## Problem requirements
Repeat each line of the material exactly.

## Data
# # #
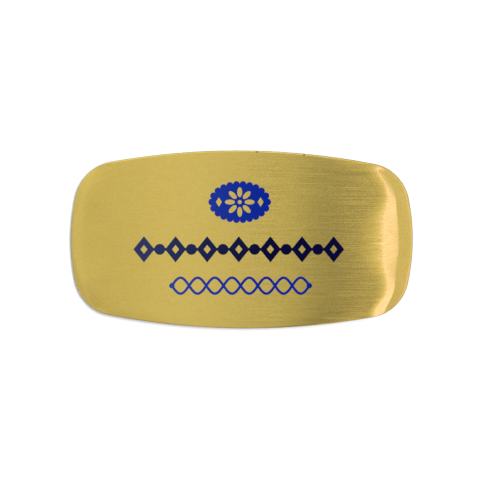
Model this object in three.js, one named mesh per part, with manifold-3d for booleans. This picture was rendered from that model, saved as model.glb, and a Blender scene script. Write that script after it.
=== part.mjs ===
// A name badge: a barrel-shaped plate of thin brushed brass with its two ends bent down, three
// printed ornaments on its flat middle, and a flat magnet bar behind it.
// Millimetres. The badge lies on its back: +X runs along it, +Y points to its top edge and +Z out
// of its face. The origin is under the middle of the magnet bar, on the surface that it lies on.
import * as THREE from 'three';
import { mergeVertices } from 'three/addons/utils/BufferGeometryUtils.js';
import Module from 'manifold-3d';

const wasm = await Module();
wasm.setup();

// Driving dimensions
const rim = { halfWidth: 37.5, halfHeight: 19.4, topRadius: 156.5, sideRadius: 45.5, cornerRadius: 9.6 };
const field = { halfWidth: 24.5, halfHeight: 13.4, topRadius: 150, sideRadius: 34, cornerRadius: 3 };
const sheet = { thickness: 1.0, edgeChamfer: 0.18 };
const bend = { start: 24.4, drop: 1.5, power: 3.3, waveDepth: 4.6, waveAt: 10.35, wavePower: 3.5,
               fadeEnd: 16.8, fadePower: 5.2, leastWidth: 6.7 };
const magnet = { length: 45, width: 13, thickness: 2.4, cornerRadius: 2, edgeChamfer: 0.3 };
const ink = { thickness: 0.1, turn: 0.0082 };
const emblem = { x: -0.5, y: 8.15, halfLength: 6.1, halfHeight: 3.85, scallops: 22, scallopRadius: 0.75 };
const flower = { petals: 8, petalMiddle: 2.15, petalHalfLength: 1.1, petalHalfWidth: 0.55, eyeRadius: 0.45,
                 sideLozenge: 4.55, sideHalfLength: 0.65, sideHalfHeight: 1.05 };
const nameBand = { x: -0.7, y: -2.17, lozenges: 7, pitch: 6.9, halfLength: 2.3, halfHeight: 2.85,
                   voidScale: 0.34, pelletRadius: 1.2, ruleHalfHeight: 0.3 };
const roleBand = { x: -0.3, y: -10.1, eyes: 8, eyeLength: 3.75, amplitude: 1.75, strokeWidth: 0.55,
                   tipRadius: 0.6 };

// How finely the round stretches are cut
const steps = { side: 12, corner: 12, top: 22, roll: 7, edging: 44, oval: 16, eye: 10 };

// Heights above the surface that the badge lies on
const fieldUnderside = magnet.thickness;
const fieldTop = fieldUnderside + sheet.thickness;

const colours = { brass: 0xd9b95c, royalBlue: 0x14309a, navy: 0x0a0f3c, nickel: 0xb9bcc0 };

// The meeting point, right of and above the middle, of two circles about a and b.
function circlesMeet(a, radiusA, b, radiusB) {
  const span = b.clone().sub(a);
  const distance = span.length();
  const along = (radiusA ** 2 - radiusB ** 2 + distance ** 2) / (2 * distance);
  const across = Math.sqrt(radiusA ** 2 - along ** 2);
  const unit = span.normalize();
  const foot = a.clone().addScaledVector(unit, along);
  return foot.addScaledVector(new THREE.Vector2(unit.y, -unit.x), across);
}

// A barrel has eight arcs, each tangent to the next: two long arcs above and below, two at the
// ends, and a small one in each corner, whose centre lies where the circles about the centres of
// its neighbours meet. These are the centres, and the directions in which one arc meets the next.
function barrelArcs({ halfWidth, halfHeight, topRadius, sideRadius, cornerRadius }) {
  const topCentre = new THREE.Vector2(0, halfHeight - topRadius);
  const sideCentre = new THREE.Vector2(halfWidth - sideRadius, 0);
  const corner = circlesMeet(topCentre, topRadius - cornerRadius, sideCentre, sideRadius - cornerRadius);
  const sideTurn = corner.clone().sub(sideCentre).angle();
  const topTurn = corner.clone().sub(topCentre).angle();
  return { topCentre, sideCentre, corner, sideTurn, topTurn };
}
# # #
## Worked answer
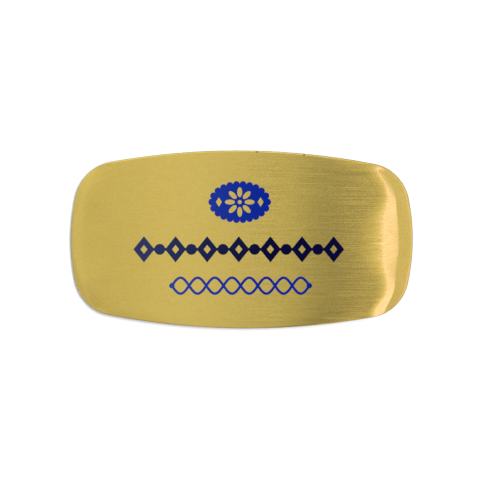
Model this object in three.js, one named mesh per part, with manifold-3d for booleans. This picture was rendered from that model, saved as model.glb, and a Blender scene script. Write that script after it.
=== part.mjs ===
// A name badge: a barrel-shaped plate of thin brushed brass with its two ends bent down, three
// printed ornaments on its flat middle, and a flat magnet bar behind it.
// Millimetres. The badge lies on its back: +X runs along it, +Y points to its top edge and +Z out
// of its face. The origin is under the middle of the magnet bar, on the surface that it lies on.
import * as THREE from 'three';
import { mergeVertices } from 'three/addons/utils/BufferGeometryUtils.js';
import Module from 'manifold-3d';

const wasm = await Module();
wasm.setup();

// Driving dimensions
const rim = { halfWidth: 37.5, halfHeight: 19.4, topRadius: 156.5, sideRadius: 45.5, cornerRadius: 9.6 };
const field = { halfWidth: 24.5, halfHeight: 13.4, topRadius: 150, sideRadius: 34, cornerRadius: 3 };
const sheet = { thickness: 1.0, edgeChamfer: 0.18 };
const bend = { start: 24.4, drop: 1.5, power: 3.3, waveDepth: 4.6, waveAt: 10.35, wavePower: 3.5,
               fadeEnd: 16.8, fadePower: 5.2, leastWidth: 6.7 };
const magnet = { length: 45, width: 13, thickness: 2.4, cornerRadius: 2, edgeChamfer: 0.3 };
const ink = { thickness: 0.1, turn: 0.0082 };
const emblem = { x: -0.5, y: 8.15, halfLength: 6.1, halfHeight: 3.85, scallops: 22, scallopRadius: 0.75 };
const flower = { petals: 8, petalMiddle: 2.15, petalHalfLength: 1.1, petalHalfWidth: 0.55, eyeRadius: 0.45,
                 sideLozenge: 4.55, sideHalfLength: 0.65, sideHalfHeight: 1.05 };
const nameBand = { x: -0.7, y: -2.17, lozenges: 7, pitch: 6.9, halfLength: 2.3, halfHeight: 2.85,
                   voidScale: 0.34, pelletRadius: 1.2, ruleHalfHeight: 0.3 };
const roleBand = { x: -0.3, y: -10.1, eyes: 8, eyeLength: 3.75, amplitude: 1.75, strokeWidth: 0.55,
                   tipRadius: 0.6 };

// How finely the round stretches are cut
const steps = { side: 12, corner: 12, top: 22, roll: 7, edging: 44, oval: 16, eye: 10 };

// Heights above the surface that the badge lies on
const fieldUnderside = magnet.thickness;
const fieldTop = fieldUnderside + sheet.thickness;

const colours = { brass: 0xd9b95c, royalBlue: 0x14309a, navy: 0x0a0f3c, nickel: 0xb9bcc0 };

// The meeting point, right of and above the middle, of two circles about a and b.
function circlesMeet(a, radiusA, b, radiusB) {
  const span = b.clone().sub(a);
  const distance = span.length();
  const along = (radiusA ** 2 - radiusB ** 2 + distance ** 2) / (2 * distance);
  const across = Math.sqrt(radiusA ** 2 - along ** 2);
  const unit = span.normalize();
  const foot = a.clone().addScaledVector(unit, along);
  return foot.addScaledVector(new THREE.Vector2(unit.y, -unit.x), across);
}

// A barrel has eight arcs, each tangent to the next: two long arcs above and below, two at the
// ends, and a small one in each corner, whose centre lies where the circles about the centres of
// its neighbours meet. These are the centres, and the directions in which one arc meets the next.
function barrelArcs({ halfWidth, halfHeight, topRadius, sideRadius, cornerRadius }) {
  const topCentre = new THREE.Vector2(0, halfHeight - topRadius);
  const sideCentre = new THREE.Vector2(halfWidth - sideRadius, 0);
  const corner = circlesMeet(topCentre, topRadius - cornerRadius, sideCentre, sideRadius - cornerRadius);
  const sideTurn = corner.clone().sub(sideCentre).angle();
  const topTurn = corner.clone().sub(topCentre).angle();
  return { topCentre, sideCentre, corner, sideTurn, topTurn };
}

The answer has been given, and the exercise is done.